Saturday, October 22, 2011

In Case you Love Someone who is Really Old

I'm working an overnight shift and dispensing random advice to any readers out there. This is coming from the position of working as a CNA for the last year and a half (this chapter cannot close fast enough) while going back to school to be a RN.

Most CNA work involves the very old. I've mostly worked with rehab patients who come to our facility for a short time for physical and occupational therapy. Many had hip or knee replacements. They do not need hospital care anymore, but they aren't ready to go home and function normally yet, so they spend some time with us. But, I've also worked on our long-term care floors (read: nursing home). In either case, 99% of the patients I work with are over the age of 85.

You may have a parent, grandparent, great-grandparent, aunt or uncle out there who is such a person.

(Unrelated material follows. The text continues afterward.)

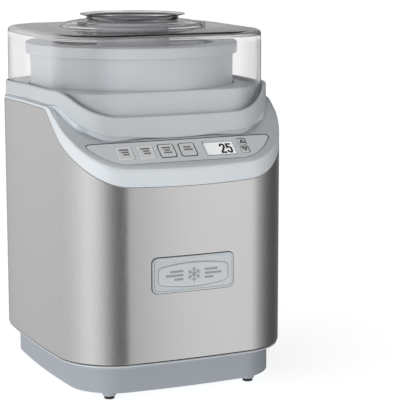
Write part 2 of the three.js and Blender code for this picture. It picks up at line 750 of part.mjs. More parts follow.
// -------------------------------------------------------------- bowl and lid

function bowlOuterShell() {
  const shell = turned([
    [0, BOWL_BOTTOM], [86, BOWL_BOTTOM], [92.8, 159],
    [BOWL_RADIUS, BOWL_RIM_BOTTOM - 0.4], [BOWL_RADIUS - 2.2, BOWL_RIM_BOTTOM - 0.4],
    [90.6, 161], [84.8, 155], [30, 155], [30, 160], [0, 160],
  ], 32);
  const socket = post(SOCKET_RADIUS, BOWL_BOTTOM - 1, 157.2, 0, 0, 6);
  return cut(shell, socket).translate(0, AXIS_Y, 0);
}

function bowlLiner() {
  return turned([
    [0, 170.4], [70.5, 170.4], [77, 178], [78.6, 305.5], [LINER_RADIUS, 305.5],
    [75.5, 178.5], [69.8, LINER_FLOOR], [0, LINER_FLOOR],
  ]).translate(0, AXIS_Y, 0);
}

function bowlCoolant() {
  return turned([
    [0, 161], [88, 161], [91.4, 297], [79.8, 297], [78.2, 177.2], [71, 169.4], [0, 169.4],
  ], 24).translate(0, AXIS_Y, 0);
}

function bowlRimRing() {
  return turned(closedProfile([
    [90, BOWL_RIM_BOTTOM], [BOWL_RIM_RADIUS, BOWL_RIM_BOTTOM],
    [BOWL_RIM_RADIUS, BOWL_RIM_TOP - 1], [97.7, BOWL_RIM_TOP], [78.6, BOWL_RIM_TOP],
    [77.4, 305.9], [90, 305.9],
  ]), 32).translate(0, AXIS_Y, 0);
}

function clearLid() {
  const t = LID_THICKNESS;
  const round = (radius) => circle(radius, lid(0));
  const foot = (x, y) => troughUnderside(x, y) + TROUGH_THICKNESS + 1;
  const shell = loft([
    atHeight(lid(0), foot),
    atHeight(lid(0.2), LID_WALL_TOP),
    atHeight(lid(2), 319),
    atHeight(lid(6), LID_TOP),
    atHeight(round(DOME_RADIUS), 322),
    atHeight(round(62), 325.3),
    atHeight(round(53), 327.6),
    atHeight(round(SPOUT_RADIUS), 327.8),
    atHeight(round(SPOUT_RADIUS), 327.8 - t),
    atHeight(round(52.4), 327.6 - t),
    atHeight(round(61), 325.3 - t),
    atHeight(round(66.6), 322 - t),
    atHeight(lid(6.4), LID_TOP - t),
    atHeight(lid(3.6), 317),
    atHeight(lid(t + 0.1), 313.8),
    atHeight(lid(t), (x, y, i) => foot(...lid(0)[i])),
  ]);
  const lug = (radius, angle, bottom, top) => (
    block([radius - 3, -5.5, bottom], [radius + 3, 5.5, top])
      .rotateZ(THREE.MathUtils.degToRad(angle)).translate(0, AXIS_Y, 0));
  return join(shell, lug(56, 195, 324.5, 330), lug(62, 335, 322, 329));
}

function spoutCap() {
  return turned([
    [0, 326.8], [34.8, 326.8], [34.8, 324.4], [37.2, 324.4], [37.2, 328.3], [40, 328.3],
    [44.4, 331.7], [CAP_RADIUS, 333.5], [48.9, CAP_TOP], [43, 332.6], [36, 328.7], [0, 328.7],
  ], 28).translate(0, AXIS_Y, 0);
}

// Fixed paddle: scraper arms near the liner, a floor blade and the collar that the
// lid holds still while the bowl turns round it.
function mixingPaddle() {
  const arm = (side) => block([-2.5, -8, 177], [2.5, 8, 305])
    .rotateZ(side * THREE.MathUtils.degToRad(25)).translate(side * 66.5, 0, 0);
  const rib = (side) => block([-3, -3, 180], [3, 3, 300])
    .rotateZ(side * THREE.MathUtils.degToRad(-30)).translate(side * 32, 0, 0);
  const collar = turned(closedProfile([[32.4, 303], [34, 303], [34, 323.6], [32.4, 323.6]]), 20);
  return join(
    block([-68, -5, 174.6], [68, 5, 182]),
    block([-67, -5.5, 298], [67, 5.5, 305]),
    arm(-1), arm(1), rib(-1), rib(1), collar,
  ).translate(0, AXIS_Y, 0);
}

// ------------------------------------------------------------------- assembly

const machine = new THREE.Group();

function add(name, geometry, surface) {
  geometry.translate(0, 0, DATUM);
  const mesh = new THREE.Mesh(geometry, new THREE.MeshStandardMaterial(surface));
  mesh.name = name;
  machine.add(mesh);
  return mesh;
}

const sides = { left: -1, right: 1 };
const ends = { front: -1, rear: 1 };

add('base_pan', basePan(), PLINTH_PLASTIC);
for (const [end, y] of Object.entries(ends)) {
  for (const [side, x] of Object.entries(sides)) {
    add(`foot_${end}_${side}`, foot(), RUBBER).position.set(x * FOOT_X, y * FOOT_Y, 0);
  }
}
add('cord_gland', cordGland(), DARK_PLASTIC);
add('steel_wrap', steelWrap(), STEEL);
add('badge_plate', badgePlate(), STEEL);
add('top_housing', topHousing(), SILVER_PLASTIC);
add('deck_ring', deckRing(), SILVER_PLASTIC);
add('bowl_well', bowlWell(), SILVER_PLASTIC);

add('control_fascia', controlFascia(), PANEL_PLASTIC);
KEYS.forEach((spec) => add(spec.name, key(spec), KEY_PLASTIC));
add('display_window', displayWindow(), CLEAR);
add('display_module', displayModule(), WHITE_PLASTIC);
add('control_board', controlBoard(), CIRCUIT);

add('gearbox_case', gearboxCase(), DARK_PLASTIC);
add('gearbox_cover', gearboxCover(), DARK_PLASTIC);
add('lower_bush', lowerBush(), BRONZE);
add('upper_bush', upperBush(), BRONZE);
add('drive_shaft', post(5, 108, 146.6, 0, AXIS_Y, 16), STEEL);
add('output_gear', outputGear(), GEAR_PLASTIC);
add('idler_gear', idlerGear(), GEAR_PLASTIC);
add('idler_axle', post(3, 110, 134, IDLER_X, AXIS_Y, 12), STEEL);
add('turntable', turntable(), WHITE_PLASTIC);
add('motor_can', motorCan(), STEEL);
add('motor_end_cap', motorEndCap(), STEEL);
add('motor_stator', motorStator(), STEEL);
add('motor_windings', motorWindings(), COPPER);
add('motor_rotor', motorRotor(), STEEL);
add('motor_pinion', motorPinion(), BRONZE);
add('cooling_fan', coolingFan(), DARK_PLASTIC);
add('power_board', powerBoard(), CIRCUIT);

LEGS.forEach(([x, y], i) => {
  add(`base_screw_${i + 1}`, screw(4, 2, 24, x, y, FOOT_HEIGHT - GAP, 1), STEEL);
});
STANDOFFS.forEach(([x, y], i) => {
  add(`well_screw_${i + 1}`, screw(4, 1.5, 7, x, y, WELL_FLOOR_TOP + GAP, -1), STEEL);
});
MOTOR_SCREWS.forEach(([x, y], i) => {
  add(`motor_screw_${i + 1}`, screw(3.6, 1.8, 6, x, y, CASE_BOTTOM + CASE_WALL + GAP, -1), STEEL);
});

add('bowl_outer_shell', bowlOuterShell(), BOWL_PLASTIC);
add('bowl_liner', bowlLiner(), ALUMINIUM);
add('bowl_coolant', bowlCoolant(), GEL);
add('bowl_rim_ring', bowlRimRing(), BOWL_PLASTIC);
add('mixing_paddle', mixingPaddle(), WHITE_PLASTIC);
add('lid', clearLid(), CLEAR);
add('spout_cap', spoutCap(), CLEAR);

export default machine;
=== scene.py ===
"""Ice cream maker: the looks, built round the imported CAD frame.

Shapes are worked out in millimetres above the CAD's datum plane and written to the
meshes in metres.
"""

import json
import math

import bmesh
import bpy
import numpy as np
from mathutils import Matrix, Vector


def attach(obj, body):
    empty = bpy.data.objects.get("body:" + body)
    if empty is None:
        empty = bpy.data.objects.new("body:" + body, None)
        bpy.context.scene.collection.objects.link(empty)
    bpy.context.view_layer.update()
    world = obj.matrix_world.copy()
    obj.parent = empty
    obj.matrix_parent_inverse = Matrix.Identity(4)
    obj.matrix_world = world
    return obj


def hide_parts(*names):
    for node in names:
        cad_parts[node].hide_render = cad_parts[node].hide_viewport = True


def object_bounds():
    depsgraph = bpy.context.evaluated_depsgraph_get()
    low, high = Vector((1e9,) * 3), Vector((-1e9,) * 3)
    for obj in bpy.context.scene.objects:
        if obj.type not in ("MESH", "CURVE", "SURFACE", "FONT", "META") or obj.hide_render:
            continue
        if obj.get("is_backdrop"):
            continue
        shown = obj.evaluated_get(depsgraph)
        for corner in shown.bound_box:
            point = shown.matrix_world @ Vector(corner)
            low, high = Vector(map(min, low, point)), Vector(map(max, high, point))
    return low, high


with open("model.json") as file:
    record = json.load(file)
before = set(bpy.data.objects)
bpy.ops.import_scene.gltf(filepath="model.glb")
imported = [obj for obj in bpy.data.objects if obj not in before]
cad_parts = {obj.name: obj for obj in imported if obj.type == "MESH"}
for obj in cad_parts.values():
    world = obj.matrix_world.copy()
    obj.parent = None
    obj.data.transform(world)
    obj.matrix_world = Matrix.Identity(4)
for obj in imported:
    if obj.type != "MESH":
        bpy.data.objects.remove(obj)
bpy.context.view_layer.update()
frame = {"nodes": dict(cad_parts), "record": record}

# ---- dimensions

MM = 0.001
DATUM = 2.6                     # height of the datum plane above the floor
GAP = 0.35                      # clearance at the seams between mouldings
AXIS_Y = 14.8                   # the bowl's axis is at x = 0 and this y

# half_x, half_y, corner radius, bow of the faces, centre y
BODY = (104, 115.6, 45.3, 5.88, 0)
RING = (106, 106, 50, 1.5, AXIS_Y)
LID = (102, 102, 48, 1.5, AXIS_Y)
PEDESTAL = (96.5, 96.5, 43, 1.5, AXIS_Y)

FOOT_HEIGHT = 5
FOOT_X, FOOT_Y = 69, 93
FOOT_RADIUS = 6.4
PAD_RADIUS = 4.7
PLINTH_INSET = 10.3
PLINTH_FLOOR = 2.5
PLINTH_SHOULDER = 26.6          # where the plinth starts to flare out to the steel
PLINTH_FLARE = 30.2
PLINTH_TOP = 32.4
STEEL_SEAT = 44                 # top of the rim inside the foot of the steel
STEEL_BOTTOM = 33.9
STEEL_THICKNESS = 0.8
HOUSING_SKIRT = 14              # how far the housing reaches down inside the steel
HOUSING_INNER = 4.2             # inset of the housing's inner face
TROUGH_UNDERSIDE = 246
TROUGH_THICKNESS = 3
PEDESTAL_TOP = 270
WELL_RADIUS = 96
WELL_RIM = 245.6
LEGS = [(-76, -29.2), (76, -29.2), (76, 58.8), (-76, 58.8)]
GLAND_X, GLAND_Z = 48, 18
GLAND_REAR = 111                # y of the gland's own origin, near the rear face
BOWL_BOTTOM = 152.1
BOWL_RADIUS = 94.5
BOWL_RIM_RADIUS = 98.7
BOWL_RIM_BOTTOM = 298.3
BOWL_RIM_TOP = 308.5
LINER_RADIUS = 77.1
LID_THICKNESS = 2.3
LID_TOP = 321
DOME_RADIUS = 67.5
SPOUT_RADIUS = 38.8
CAP_RADIUS = 49.5
CAP_TOP = 333.9
PANEL_ANGLE = math.atan(0.8)
PANEL_ORIGIN = (-119.5, 208)    # y, z of the sloped panel's front edge
FASCIA_BACK, FASCIA_TOP, FASCIA_EDGE = -2.4, -0.15, 0.3
SEAL_WIDTH = 0.75               # dark line round the fascia
DISPLAY = (34.8, 19.4, 29.8, 18.4)          # x, up the slope, width, height
LCD = (34.9, 18.9, 28.2, 14.8)
BADGE = (1.1, 111.8, 79, 32, 5)             # x, z, width, height, corner radius
BADGE_MIDDLE = 110.9                        # z of the badge's inner panel and relief

TURN = 144                      # stations round a turned piece


# ---- contour functions

def smooth_min(a, b, width):
    h = np.maximum(width - np.abs(a - b), 0) / width
    return np.minimum(a, b) - h * h * width / 4


def smooth_step(value, low, high):
    t = np.clip((value - low) / (high - low), 0, 1)
    return t * t * (3 - 2 * t)


def rear_fall(y):
    return 0.033 * np.maximum(0, y - 10)


def steel_top(y):
    return smooth_min(192.5 + 0.86 * (y + 119), 255, 4.5) - rear_fall(y)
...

If you do, this unsolicited advice is for you:

1. If you buy them clothing, make sure it is knit fabric and very stretchy. It gets very hard to move limbs around and force them into rigid shirts and pants when they reach this stage of life.

2. They are always cold. If you are thinking of a gift, I suggest a sweater or throw blanket.

3. WRITE THEM LETTERS. If I could show you how proudly these folks display correspondence from loved ones on the wall and how eager they are to tell you all about the person who wrote it, you would have already sent your letter. They love to know they aren't forgotten and to still feel a part of the family.

4. If you are sending food, check first to see what kind of diet they are on. It's a bad idea to bring someone their old favorite box of chocolates if they are now diabetic, on a puree diet for swallowing difficulty and unable to consume this tempting treat.

5. If you can, visit. Talk to the staff. Make it obvious that your loved one has loved ones, and you are watching to make sure they are taken care of properly.

1 comment:

  1. I've spent a fair amount of time around elderly men and women and think this is great advice. Reaching out through any means of contact to let them know they aren't forgotten and that they are important to you can't be emphasized strongly enough. I'd say that's actually important to do for anyone we love, regardless of their age.